To build our new dataset we use both visible and FIR cameras to gather two long pairs of video sequences of day and night activity, respectively (see Figure 1). One pair was recorded at daytime, the other at night. We used an IDS UI-3240CP (IDS Imaging Development Systems GmbH, Obersulm, Germany) and an FLIR Tau 2 camera (FLIR Systems, Nashua, NH, USA), with the specifications in Table 1.
Note that resolution and the field-of-view do not match. Hence, we needed to perform an automatic spatial alignment and crop. Even though the cameras are not at the same position, the baseline is small and, once registered, the disparity and occlusions of objects beyond a few meters are negligible.
Table 2 shows the number of frames and annotated pedestrian for each of the four sequences in the dataset (here called CVC-14): day/FIR, night/FIR, day/visible and night/visible. This dataset was acquired at 10 FPS. We have defined a threshold for the minimum height of pedestrians that we will take into account later in the experiments. That is, we have annotated all of them but, as it is usually done [3], we will consider as mandatory the detection of those whose bounding box is higher than 50 pixels, about 10% of the registered frames height.
The KAIST multispectral pedestrian dataset [36] is a set of video sequences composed by 95 K frame pairs. The images from each pair have been recorded by an on-board color and thermal cameras at 20 Hz, both at a resolution of 640 × 480 pixels. Hence, it is well suited for pedestrian detection studies because the two underlying sequences, color and infrared, are synchronized. In addition, a beamsplitter in the acquisition setup makes each pair spatially registered so that the computed local features in both images correspond to the same region. Another important characteristic is the groundtruth with 103,128 dense annotations featuring people, cyclists and 1182 unique pedestrians.

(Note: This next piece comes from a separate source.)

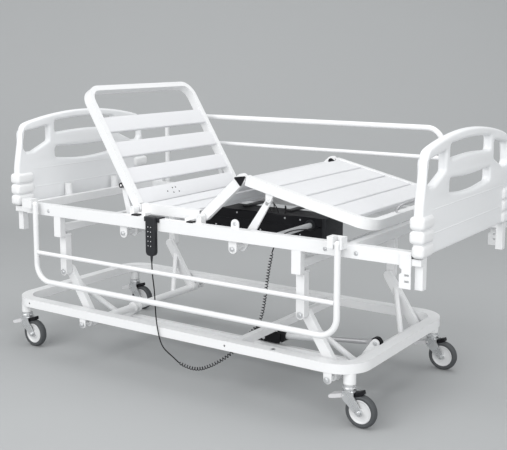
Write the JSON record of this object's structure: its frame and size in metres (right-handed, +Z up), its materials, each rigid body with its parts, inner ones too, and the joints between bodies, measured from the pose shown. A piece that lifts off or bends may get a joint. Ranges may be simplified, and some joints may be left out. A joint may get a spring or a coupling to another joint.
{
  "type": "hospital bed",
  "caption": "Electric hospital bed on castors with a height lift, tilting back, thigh and leg sections, lift-off end boards and fold-down side rails.",
  "frame": {"origin": "on the floor, under the middle of the bed's overall length and width", "axes": "+X from the headboard to the footboard, +Y from the near side, with the lowered side rail, to the far side, +Z up"},
  "size_m": [2.082, 0.952, 1.2143],
  "materials": {
    "white_paint": "smooth semi-gloss powder coat",
    "slat_paint": "smooth semi-gloss powder coat",
    "board_plastic": "satin moulded",
    "bumper_plastic": "satin moulded",
    "black_plastic": "satin",
    "black_metal": "satin",
    "handset_plastic": "fine grain",
    "grey_tube": "satin",
    "bright_steel": "brushed",
    "caster_zinc": "zinc plated",
    "caster_tyre": "matt rubber",
    "pedal_plastic": "satin"
  },
  "bodies": {
    "base": {"base_ring": "white_paint", "base_cross_tube": "white_paint", "caster_sockets": "white_paint", "swing_lugs": "white_paint"},
    "head_swing": {"head_swing_frame": "white_paint"},
    "foot_swing": {"foot_swing_frame": "white_paint"},
    "coupling": {"coupling_bar": "white_paint"},
    "lift_drive": {"lift_motor": "black_plastic", "lift_outer_tube": "grey_tube"},
    "lift_ram": {"lift_rod": "bright_steel"},
    "chassis": {"chassis_rail_near": "white_paint", "chassis_rail_far": "white_paint", "chassis_cross_tubes": "white_paint", "head_leg_frame": "white_paint", "foot_leg_frame": "white_paint", "head_board_posts": "white_paint", "foot_board_posts": "white_paint", "corner_plates": "white_paint", "shaft_lugs": "white_paint", "hinge_blocks": "white_paint", "side_rail_blocks": "white_paint", "pole_sockets": "white_paint", "seat_tubes": "white_paint", "seat_slats": "slat_paint", "drive_box": "black_plastic", "drive_hangers": "black_metal", "handset_case": "handset_plastic", "cord_lead": "black_plastic", "cord_curl": "black_plastic", "cord_tail": "black_plastic"},
    "headboard": {"headboard": "board_plastic", "headboard_bumpers": "bumper_plastic"},
    "footboard": {"footboard": "board_plastic", "footboard_bumpers": "bumper_plastic"},
    "back_section": {"back_frame": "white_paint", "back_slats": "slat_paint"},
    "thigh_section": {"thigh_frame": "white_paint", "thigh_slats": "slat_paint"},
    "leg_section": {"leg_frame": "white_paint", "leg_slats": "slat_paint", "knee_hinges": "black_plastic"},
    "back_shaft": {"back_lift_shaft": "white_paint"},
    "leg_shaft": {"leg_lift_shaft": "white_paint"},
    "near_side_rail": {"side_rail_near": "white_paint"},
    "far_side_rail": {"side_rail_far": "white_paint"},
    "keypad": {"handset_keys": "handset_plastic"},
    "fork_1": {"caster_fork_1": "caster_zinc"},
    "wheel_1": {"caster_wheel_1": "caster_tyre"},
    "pedal_1": {"caster_pedal_1": "pedal_plastic"},
    "fork_2": {"caster_fork_2": "caster_zinc"},
    "wheel_2": {"caster_wheel_2": "caster_tyre"},
    "pedal_2": {"caster_pedal_2": "pedal_plastic"},
    "fork_3": {"caster_fork_3": "caster_zinc"},
    "wheel_3": {"caster_wheel_3": "caster_tyre"},
    "pedal_3": {"caster_pedal_3": "pedal_plastic"},
    "fork_4": {"caster_fork_4": "caster_zinc"},
    "wheel_4": {"caster_wheel_4": "caster_tyre"},
    "pedal_4": {"caster_pedal_4": "pedal_plastic"}
  },
  "joints": [
    {"name": "height_lift", "type": "hinge", "parent": "base", "child": "head_swing", "pos_m": [-0.558, 0, 0.174], "axis": [0, 1, 0], "range_deg": [-28, 16], "deforming": ["cord_curl"]},
    {"name": "foot_lift", "type": "hinge", "parent": "base", "child": "foot_swing", "pos_m": [0.672, 0, 0.174], "axis": [0, 1, 0], "range_deg": [-28, 16]},
    {"name": "chassis_level", "type": "hinge", "parent": "head_swing", "child": "chassis", "pos_m": [-0.695, 0, 0.388], "axis": [0, 1, 0], "range_deg": [-16, 28]},
    {"name": "bar_level", "type": "hinge", "parent": "head_swing", "child": "coupling", "pos_m": [-0.607, -0.08, 0.119], "axis": [0, 1, 0], "range_deg": [-16, 28]},
    {"name": "drive_tilt", "type": "hinge", "parent": "base", "child": "lift_drive", "pos_m": [0.197, -0.08, 0.172], "axis": [0, 1, 0], "range_deg": [-3, 3]},
    {"name": "ram_stroke", "type": "slide", "parent": "lift_drive", "child": "lift_ram", "axis": [0.9942, 0, 0.1072], "range_m": [-0.03, 0.03]},
    {"name": "back_tilt", "type": "hinge", "parent": "chassis", "child": "back_section", "pos_m": [-0.283, 0, 0.712], "axis": [0, 1, 0], "range_deg": [-58.3, 0]},
    {"name": "back_arm_turn", "type": "hinge", "parent": "chassis", "child": "back_shaft", "pos_m": [-0.319, 0, 0.607], "axis": [0, 1, 0], "range_deg": [-54, 0]},
    {"name": "thigh_tilt", "type": "hinge", "parent": "chassis", "child": "thigh_section", "pos_m": [0.065, 0, 0.712], "axis": [0, 1, 0], "range_deg": [0, 42.2]},
    {"name": "knee_fold", "type": "hinge", "parent": "thigh_section", "child": "leg_section", "pos_m": [0.24502, 0, 0.87523], "axis": [0, 1, 0], "range_deg": [-55.25, 0]},
    {"name": "leg_arm_turn", "type": "hinge", "parent": "chassis", "child": "leg_shaft", "pos_m": [0.24, 0, 0.607], "axis": [0, 1, 0], "range_deg": [0, 40.1]},
    {"name": "near_rail_drop", "type": "hinge", "parent": "chassis", "child": "near_side_rail", "pos_m": [-0.796, -0.464, 0.6915], "axis": [1, 0, 0], "range_deg": [-180, 0]},
    {"name": "far_rail_drop", "type": "hinge", "parent": "chassis", "child": "far_side_rail", "pos_m": [-0.796, 0.464, 0.6915], "axis": [1, 0, 0], "range_deg": [-180, 0]},
    {"name": "headboard_lift", "type": "slide", "parent": "chassis", "child": "headboard", "axis": [0, 0, 1], "range_m": [0, 0.2]},
    {"name": "footboard_lift", "type": "slide", "parent": "chassis", "child": "footboard", "axis": [0, 0, 1], "range_m": [0, 0.2]},
    {"name": "key_press", "type": "slide", "parent": "chassis", "child": "keypad", "axis": [0, 1, 0], "range_m": [0, 0.0008], "stiffness_N_per_m": 400},
    {"name": "caster_1_swivel", "type": "hinge", "parent": "base", "child": "fork_1", "pos_m": [-0.963, -0.38, 0.158], "axis": [0, 0, 1], "continuous": true},
    {"name": "caster_1_roll", "type": "hinge", "parent": "fork_1", "child": "wheel_1", "pos_m": [-0.913, -0.38, 0.0625], "axis": [0, 1, 0], "continuous": true},
    {"name": "caster_1_brake", "type": "hinge", "parent": "fork_1", "child": "pedal_1", "pos_m": [-0.977, -0.38, 0.116], "axis": [0, 1, 0], "range_deg": [-12, 0]},
    {"name": "caster_2_swivel", "type": "hinge", "parent": "base", "child": "fork_2", "pos_m": [-0.963, 0.38, 0.158], "axis": [0, 0, 1], "continuous": true},
    {"name": "caster_2_roll", "type": "hinge", "parent": "fork_2", "child": "wheel_2", "pos_m": [-0.913, 0.38, 0.0625], "axis": [0, 1, 0], "continuous": true},
    {"name": "caster_2_brake", "type": "hinge", "parent": "fork_2", "child": "pedal_2", "pos_m": [-0.977, 0.38, 0.116], "axis": [0, 1, 0], "range_deg": [-12, 0]},
    {"name": "caster_3_swivel", "type": "hinge", "parent": "base", "child": "fork_3", "pos_m": [0.737, -0.38, 0.158], "axis": [0, 0, 1], "continuous": true},
    {"name": "caster_3_roll", "type": "hinge", "parent": "fork_3", "child": "wheel_3", "pos_m": [0.787, -0.38, 0.0625], "axis": [0, 1, 0], "continuous": true},
    {"name": "caster_3_brake", "type": "hinge", "parent": "fork_3", "child": "pedal_3", "pos_m": [0.723, -0.38, 0.116], "axis": [0, 1, 0], "range_deg": [-12, 0]},
    {"name": "caster_4_swivel", "type": "hinge", "parent": "base", "child": "fork_4", "pos_m": [0.737, 0.38, 0.158], "axis": [0, 0, 1], "continuous": true},
    {"name": "caster_4_roll", "type": "hinge", "parent": "fork_4", "child": "wheel_4", "pos_m": [0.787, 0.38, 0.0625], "axis": [0, 1, 0], "continuous": true},
    {"name": "caster_4_brake", "type": "hinge", "parent": "fork_4", "child": "pedal_4", "pos_m": [0.723, 0.38, 0.116], "axis": [0, 1, 0], "range_deg": [-12, 0]}
  ],
  "couplings": [
    {"joint": "foot_lift", "follows": "height_lift", "ratio": 1},
    {"joint": "chassis_level", "follows": "height_lift", "ratio": -1},
    {"joint": "bar_level", "follows": "height_lift", "ratio": -1},
    {"joint": "drive_tilt", "follows": "height_lift", "ratio": 0.04883},
    {"joint": "ram_stroke", "follows": "height_lift", "m_per_rad": 0.05165},
    {"joint": "back_arm_turn", "follows": "back_tilt", "ratio": 0.92},
    {"joint": "knee_fold", "follows": "thigh_tilt", "ratio": -1.308},
    {"joint": "leg_arm_turn", "follows": "thigh_tilt", "ratio": 0.949}
  ]
}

4. Features and Classifiers

In this study, we have selected a short list with the most used and top scoring features and classifiers from the pedestrian detection literature. As for the features, they are HOG [8], LBP [9] and their aggregation as a single feature, which we will denote as HOG+LBP. As for the classifiers, we have selected three different types of models: holistic, learned by a linear SVM [42]; a patch-based classifier learned by a Random Forest of local experts [17]; and the popular DPM) [14]. Whereas the first one is probably well known for its wide application in many classification problems, we will shortly introduce the two latter, which may be more specific. The Random Forest of local experts (RF) [17] is a patch-based detector. RF is an ensemble of trees where each node is based on an SVM classifier learned on a random patch. In this way, different parts (patches) are selected to create a decision tree from which a classification score is computed on the basis of the probabilities of being a target object at the leaf node. The DPM [14] is a successful part-based detector that defines a fixed number of parts. Each of them are detected separately and a deformation cost is learned based on the part positions in the training samples. All of the part descriptions plus the deformation costs are concatenated to form a final descriptor, on which an SVM performs the final classification. The learning process is based on Latent SVM since the object parts are not supposed to be annotated, just the object as a whole is given.
We thus consider different combinations for the comparison: {HOG, LBP, HOG+LBP} × {Linear SVM, RF, DPM}. For each of them, we will assess the performance of the detector at day and night sequences separately. In addition, in each case, still, we will build a feature vector with the corresponding type of feature computed just on the visible frame, infrared frame, and the aggregation of both of these feature vectors.
In order to check whether complementarity information is better for pedestrian detection, we explore the integration of the two image modalities, visible and FIR. We thus propose to use an approach similar to [25]: for each candidate window, we extract HOG and LBP features over each modality and then combine them into a single feature vector to feed the classifier. We combine the features using an early fusion approach whereby the resulting descriptor is the plain concatenation of the features from each modality. It is worth mentioning also that, although for stereo-based systems it is possible to use a scene-based generation of candidate windows to be classified [1,2], in this paper, the visible and FIR modalities are treated as monocular systems regarding candidate generation. Thus, we use the scanning approaches defined in their respective works, which basically are the pyramidal sliding window [9,26] and the same for DPM but considering the detection of object parts at double the resolution of the whole object [14].

5. Experiments

5.1. Evaluation Protocol

As evaluation methodology, we follow the de-facto Caltech standard for pedestrian detection [3], i.e., we plot curves of false positives per image (FPPI) vs. miss rate. The average miss rate (AMR) in the range of 10 2 to 10 0 FPPI is taken as indicative of each detector accuracy, i.e., the lower the better.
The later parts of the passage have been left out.